Si a alguien transforma el arte, en primer lugar, es a nosotros los artistas. Sin esa transformación interior y personal no habrá manera de exteriorizar y multiplicar una posible acción social.

Ya lo decía Pablo Picasso (Málaga, 1881): ¿Qué creen ustedes que es un artista? ¿Un imbécil que sólo tiene ojos para pintar si es pintor, que sólo tiene oídos si es músico, que sólo tiene una lira para expresar todos sus sentimientos si es poeta o que sólo tiene músculos si es campesino? Ni muchísimo menos. El artista es un ser político que vive pendiente y consciente de todos los acontecimientos — desoladores, de actualidad o placenteros — que ocurren en el mundo y reacciona ante ellos. ¿Cómo es posible no interesarse por otras personas, subir a una torre de marfil y aislarse de una vida que aporta tantas cosas buenas?

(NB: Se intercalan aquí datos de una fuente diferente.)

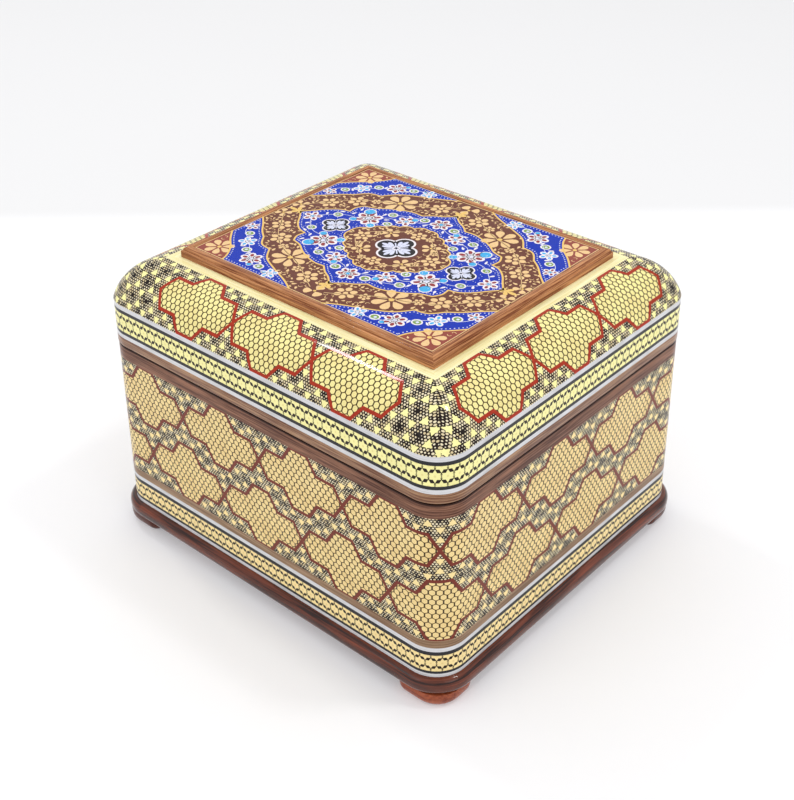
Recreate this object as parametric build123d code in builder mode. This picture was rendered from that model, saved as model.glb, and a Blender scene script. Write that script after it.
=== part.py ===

No, la pintura no existe sólo para decorar las paredes de las casas. Es un arma que sirve para atacar al enemigo y para defenderse de él.

Nuestras creaciones llegado a este punto no tendrán límites, ya que la concepción de una idea nos llevará a otra, casi sin darnos cuenta. La experiencia junto con la formación contínua, harán que adquiramos el punto crítico necesario que poder aportar a una obra.

Banksy, (Yate, 1973) es actualidad en ese sentido, aunque no se trata de un asunto nuevo. En el siglo XIX, por ejemplo, Gustave Courbet (Ornans, 1819) se encargaba de mandar un mensaje a la sociedad con “El taller del pintor” y la simple poesía visual de pintar gente popular en un escenario mundano, aportando así una nueva temática y corriente: el realismo.

Es evidente que el arte tiene un gran poder transformador. El mensaje y su adaptación no tienen porqué ser globales, podemos llegar a muy pocas personas y colaborar en la evolución de su vida gracias a nuestro arte y pensamiento.